See this page in the Audacity Wiki:
https://wiki.audacityteam.org/wiki/Recording_from_Cassette

WC

Just noticed that three of the four links at the top of the referenced page (Related Articles) seem to be broken…

Thanks. I’ve updated the links.

Thanks everyone will try with another cassette player and see how it sounds.

A different player is worth a try but the recorder may have been out of alignment, which means the tape could be “bad” and your player could be fine.

I read a story about that happening in pro recording situation (from back in the analog days). The Beatles recorded some tracks at a different studio and the playback sounded fine. When they brought the tapes to EMI (Abbey Road) to add overdubs or something, the highs were missing so they sounded terrible. They ended-up using EQ to boost the highs and living with some additional tape hiss. (It was the other studio’s machine that was out of alignment.)

Seems like I had Dolby C on.

And everything is better now? Dolby C is the Howitzer of noise reduction techniques. There’s nothing subtle or gentle about it.

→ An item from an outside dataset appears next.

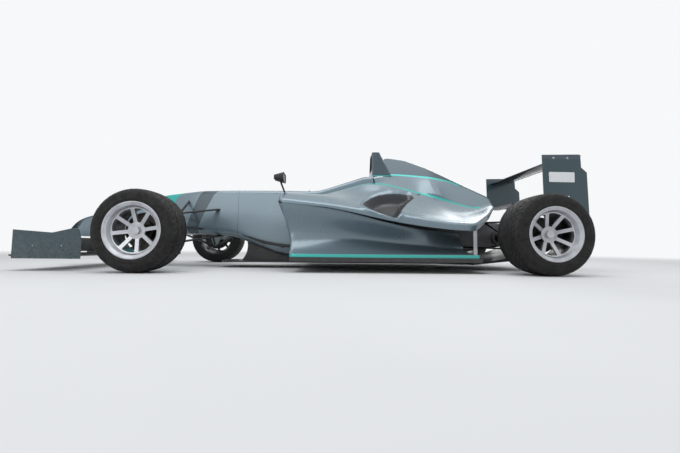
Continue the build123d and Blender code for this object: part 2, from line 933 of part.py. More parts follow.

On the up side, if you have a “C” tape, you can make it sound like a studio recording.

Koz

Everything is significantly better sample uploaded.

Updated

There’s nothing above 6kHz. Amplifying is not going to help: 0 x ∞ = 0
If you want content above 6kHz you have to create it with an exciter plugin.


The stereo-image is fluttering about on the original.
A cure is to collapse the stereo to mono, then make a pseudo-stereo version for a stable stereo-image.